# Exercise details
Output the data below in full, byte for byte. Nothing may differ.

# Collected data
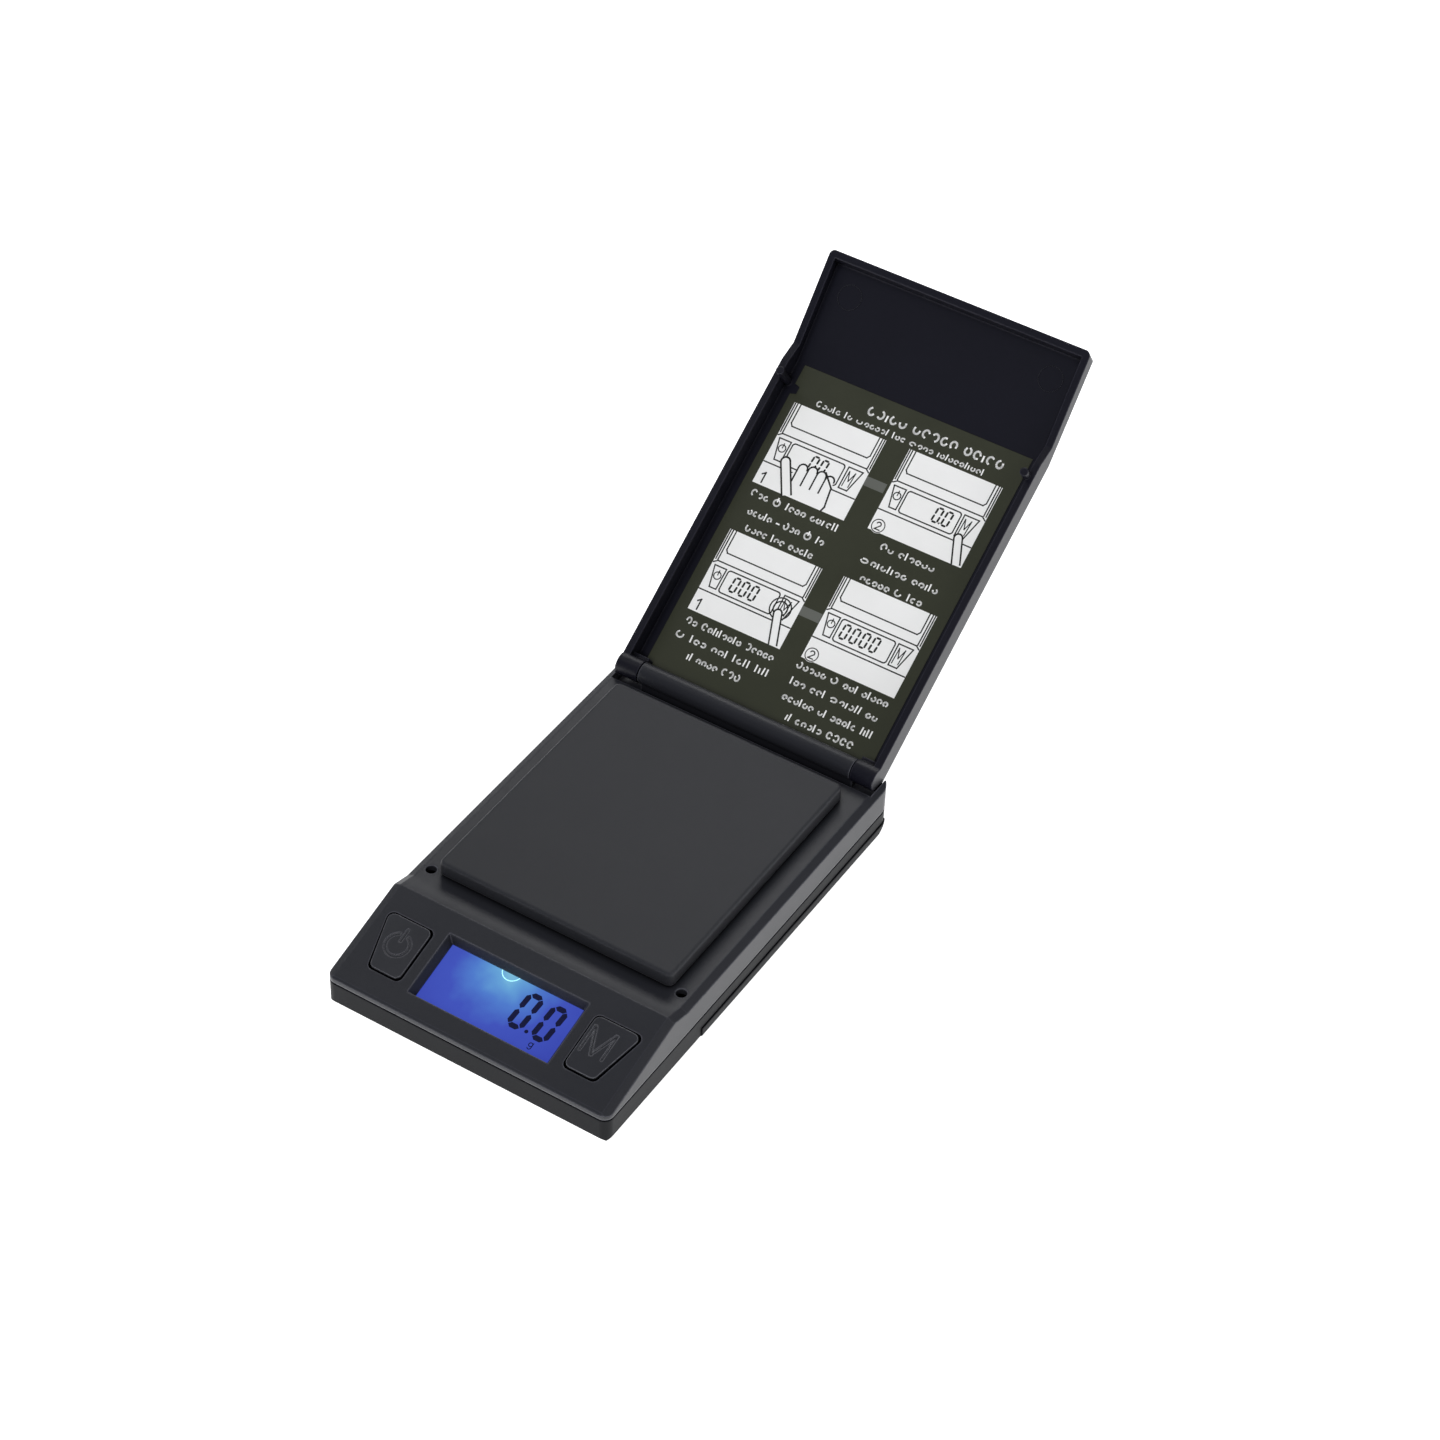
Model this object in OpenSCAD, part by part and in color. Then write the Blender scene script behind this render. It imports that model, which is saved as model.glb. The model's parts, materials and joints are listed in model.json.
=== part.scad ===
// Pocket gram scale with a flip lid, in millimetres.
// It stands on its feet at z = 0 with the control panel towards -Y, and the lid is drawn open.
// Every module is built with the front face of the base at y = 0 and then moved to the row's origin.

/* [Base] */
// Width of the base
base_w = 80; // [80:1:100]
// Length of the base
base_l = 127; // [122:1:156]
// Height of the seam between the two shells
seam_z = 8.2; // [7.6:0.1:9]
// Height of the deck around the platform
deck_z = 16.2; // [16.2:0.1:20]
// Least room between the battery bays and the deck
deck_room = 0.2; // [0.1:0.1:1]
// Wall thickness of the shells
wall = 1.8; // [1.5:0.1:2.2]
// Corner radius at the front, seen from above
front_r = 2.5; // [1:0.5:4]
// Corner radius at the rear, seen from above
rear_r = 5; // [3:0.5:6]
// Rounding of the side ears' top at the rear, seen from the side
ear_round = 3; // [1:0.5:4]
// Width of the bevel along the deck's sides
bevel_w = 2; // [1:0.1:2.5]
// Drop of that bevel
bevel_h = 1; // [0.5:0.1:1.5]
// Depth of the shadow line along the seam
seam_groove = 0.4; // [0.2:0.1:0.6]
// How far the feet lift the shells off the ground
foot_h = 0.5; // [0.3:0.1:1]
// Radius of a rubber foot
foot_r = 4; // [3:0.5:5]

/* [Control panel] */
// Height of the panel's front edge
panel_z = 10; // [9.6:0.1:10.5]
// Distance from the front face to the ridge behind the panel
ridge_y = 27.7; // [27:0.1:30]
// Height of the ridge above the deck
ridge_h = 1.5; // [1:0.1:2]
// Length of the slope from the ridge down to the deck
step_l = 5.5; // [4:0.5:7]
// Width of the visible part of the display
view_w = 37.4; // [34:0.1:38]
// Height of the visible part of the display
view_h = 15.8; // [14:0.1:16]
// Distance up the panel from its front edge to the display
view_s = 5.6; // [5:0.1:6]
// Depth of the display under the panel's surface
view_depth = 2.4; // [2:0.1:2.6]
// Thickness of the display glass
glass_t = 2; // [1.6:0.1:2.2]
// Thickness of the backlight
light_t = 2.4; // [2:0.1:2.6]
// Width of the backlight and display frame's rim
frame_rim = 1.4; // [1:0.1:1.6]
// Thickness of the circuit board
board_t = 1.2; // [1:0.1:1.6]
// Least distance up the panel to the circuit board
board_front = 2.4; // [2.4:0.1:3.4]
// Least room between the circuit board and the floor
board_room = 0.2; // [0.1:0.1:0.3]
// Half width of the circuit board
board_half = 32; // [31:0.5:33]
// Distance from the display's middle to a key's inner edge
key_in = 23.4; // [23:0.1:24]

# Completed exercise
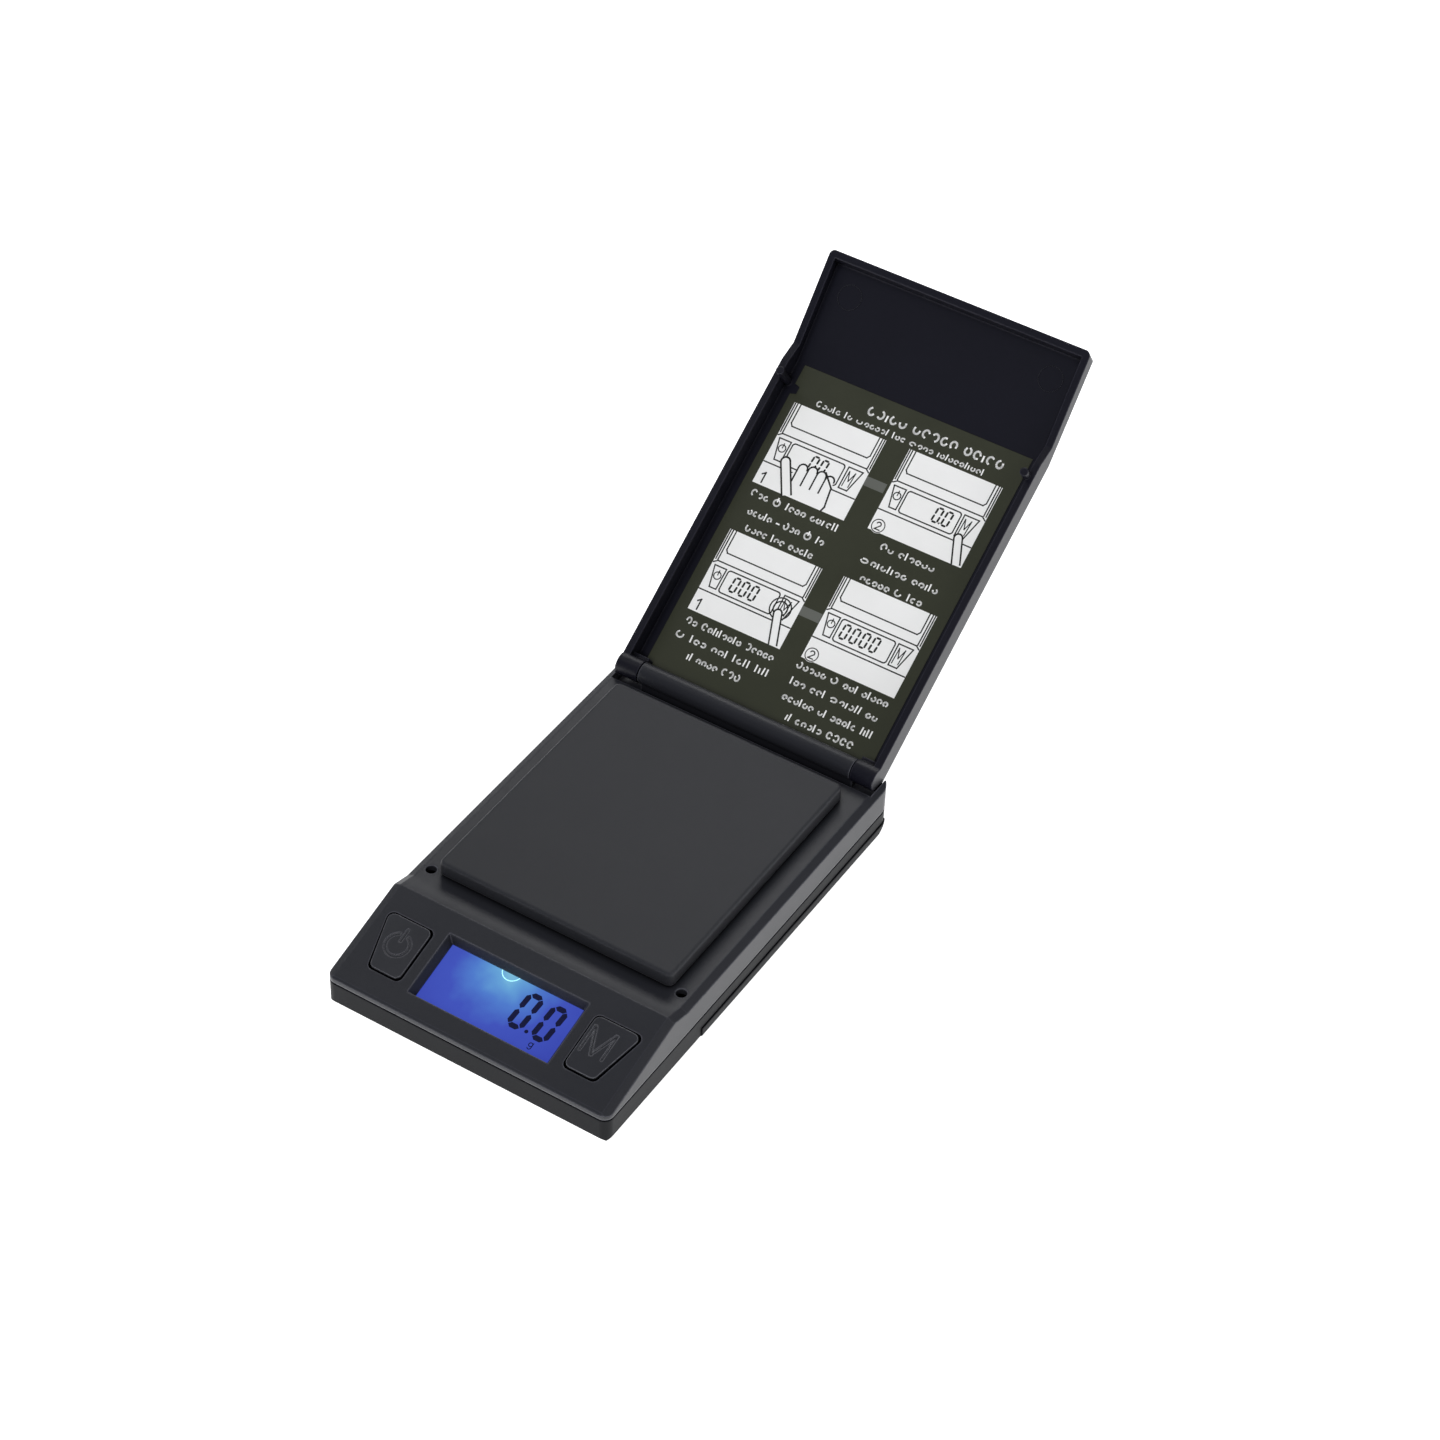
Model this object in OpenSCAD, part by part and in color. Then write the Blender scene script behind this render. It imports that model, which is saved as model.glb. The model's parts, materials and joints are listed in model.json.
=== part.scad ===
// Pocket gram scale with a flip lid, in millimetres.
// It stands on its feet at z = 0 with the control panel towards -Y, and the lid is drawn open.
// Every module is built with the front face of the base at y = 0 and then moved to the row's origin.

/* [Base] */
// Width of the base
base_w = 80; // [80:1:100]
// Length of the base
base_l = 127; // [122:1:156]
// Height of the seam between the two shells
seam_z = 8.2; // [7.6:0.1:9]
// Height of the deck around the platform
deck_z = 16.2; // [16.2:0.1:20]
// Least room between the battery bays and the deck
deck_room = 0.2; // [0.1:0.1:1]
// Wall thickness of the shells
wall = 1.8; // [1.5:0.1:2.2]
// Corner radius at the front, seen from above
front_r = 2.5; // [1:0.5:4]
// Corner radius at the rear, seen from above
rear_r = 5; // [3:0.5:6]
// Rounding of the side ears' top at the rear, seen from the side
ear_round = 3; // [1:0.5:4]
// Width of the bevel along the deck's sides
bevel_w = 2; // [1:0.1:2.5]
// Drop of that bevel
bevel_h = 1; // [0.5:0.1:1.5]
// Depth of the shadow line along the seam
seam_groove = 0.4; // [0.2:0.1:0.6]
// How far the feet lift the shells off the ground
foot_h = 0.5; // [0.3:0.1:1]
// Radius of a rubber foot
foot_r = 4; // [3:0.5:5]

/* [Control panel] */
// Height of the panel's front edge
panel_z = 10; // [9.6:0.1:10.5]
// Distance from the front face to the ridge behind the panel
ridge_y = 27.7; // [27:0.1:30]
// Height of the ridge above the deck
ridge_h = 1.5; // [1:0.1:2]
// Length of the slope from the ridge down to the deck
step_l = 5.5; // [4:0.5:7]
// Width of the visible part of the display
view_w = 37.4; // [34:0.1:38]
// Height of the visible part of the display
view_h = 15.8; // [14:0.1:16]
// Distance up the panel from its front edge to the display
view_s = 5.6; // [5:0.1:6]
// Depth of the display under the panel's surface
view_depth = 2.4; // [2:0.1:2.6]
// Thickness of the display glass
glass_t = 2; // [1.6:0.1:2.2]
// Thickness of the backlight
light_t = 2.4; // [2:0.1:2.6]
// Width of the backlight and display frame's rim
frame_rim = 1.4; // [1:0.1:1.6]
// Thickness of the circuit board
board_t = 1.2; // [1:0.1:1.6]
// Least distance up the panel to the circuit board
board_front = 2.4; // [2.4:0.1:3.4]
// Least room between the circuit board and the floor
board_room = 0.2; // [0.1:0.1:0.3]
// Half width of the circuit board
board_half = 32; // [31:0.5:33]
// Distance from the display's middle to a key's inner edge
key_in = 23.4; // [23:0.1:24]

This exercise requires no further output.